When I have gone so far as to embody in the invention every possible improvement I can think of and see no fault anywhere, I put into concrete form this final product of my brain. Invariably my device works as I conceived that it should, and the experiment comes out exactly as I planned it. In twenty years there has not been a single exception.

Why should it be otherwise? Engineering, electrical and mechanical, is positive in results. There is scarcely a subject that cannot be mathematically treated and the effects calculated or the results determined beforehand from the available theoretical and practical data. The carrying out into practice of a crude idea as is being generally done is, I hold, nothing but a waste of energy, money and time.”

 


 

Wolfgang Amadeus Mozart

Wolfgang Amadeus Mozart was an Austrian composer who created a string of operas, concertos, symphonies and sonatas that went on to shape classical music. Throughout his life he composed more than 600 works, and he is among the enduringly popular of classical composers, whilst being profound on subsequent Western art music.

He said, “When I am … completely myself, entirely alone … or during the night when I cannot sleep, it is on such occasions that my ideas flow best and most abundantly.”

In 1782 he wrote a letter to his sister where he outlines an intense routine that left him with only five hours sleep each night:

“At six o’clock in the morning I have my hair dressed, and have finished my toilet by seven o’clock. I write till nine. From nine to one I give lessons. I then dine, unless I am invited out, when dinner is usually at two o’clock, sometimes at three, as it was to-day, and will be to-morrow at Countess Zichi’s and Countess Thun’s. I cannot begin to work before five or six o’clock in the evening, and I am often prevented doing so by some concert; otherwise I write till nine o’clock. I then go to my dear Constanze, though our pleasure in meeting is frequently embittered by the unkind speeches of her mother, which I will explain to my father in my next letter.

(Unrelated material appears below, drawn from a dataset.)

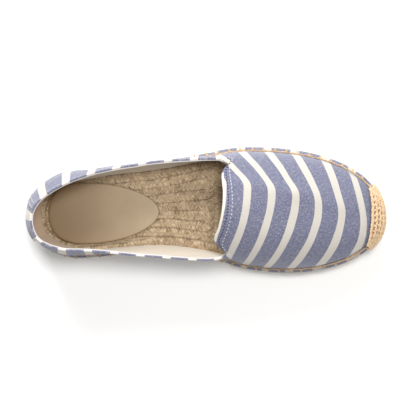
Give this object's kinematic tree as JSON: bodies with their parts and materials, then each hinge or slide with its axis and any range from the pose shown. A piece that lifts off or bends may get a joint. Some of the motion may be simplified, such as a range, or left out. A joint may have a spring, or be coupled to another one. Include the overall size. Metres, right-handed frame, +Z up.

Thence comes my wish to liberate and rescue her as soon as possible. At half-past ten or eleven I go home, but this depends on the mother’s humor, or on my patience in bearing it. Owing to the number of concerts, and also the uncertainty whether I may not be summoned to one place or another, I cannot rely on my evening writing, so it is my custom (especially when I come home early) to write for a time before going to bed. I often sit up writing till one, and rise again at six.”

 

 

Maya Angelou

Maya Angelou has been quoted saying, “My mission in life is not merely to survive, but to thrive; and to do so with some passion, some compassion, some humor, and some style.”

Maya Angelou was an American poet, memoirist, and civil rights activist. She published a total of seven autobiographies, three books of essays, numerous books of poetry, and was credited with a list of plays, movies, and television shows spanning over 50 years.

During an interview in 1983, Maya described her daily routine:

“I usually get up at about 5:30, and I’m ready to have coffee by 6:00, usually with my husband. He goes off to his work around 6:30, and I go off to mine. I keep a hotel room in which I do my work — a tiny, mean room with just a bed, and sometimes, if I can find it, a face basin. I keep a dictionary, a Bible, a deck of cards and a bottle of sherry in the room. I try to get there around 7:00, and I work until 2:00 in the afternoon. If the work is going badly, I stay until 12:30. If it’s going well, I’ll stay as long as it’s going well. It’s lonely, and it’s marvelous.

I edit while I’m working. When I come home at 2:00, I read over what I’ve written that day, and then try to put it out of my mind. I shower, prepare dinner, so that when my husband comes home, I’m not totally absorbed in my work. We have a semblance of a normal life. We have a drink together and have dinner. Maybe after dinner I’ll read to him what I’ve written that day. He doesn’t comment. I don’t invite comments from anyone but my editor, but hearing it aloud is good. Sometimes I hear the dissonance; then I try to straighten it out in the morning.”

 

 

Vincent van Gogh

Vincent van Gogh is amongst the most famous and influential figures in the history of Western art. He created around 2,100 pieces of art in just over a decade, which included 860 oil paintings, the majority of which were produced during the final two years of his life.

He claimed, “If you hear a voice within you say ‘you cannot paint,’ then by all means paint, and that voice will be silenced.”

In a letter that he wrote to his brother Theo in 1888, he said:

“Today again from seven o’clock in the morning till six in the evening I worked without stirring except to take some food a step or two away. I have no thought of fatigue, I shall do another picture this very night, and I shall bring it off. Our days pass in working, working all the time, in the evening we are dead beat and go off to the café, and after that, early to bed! Such is our life.”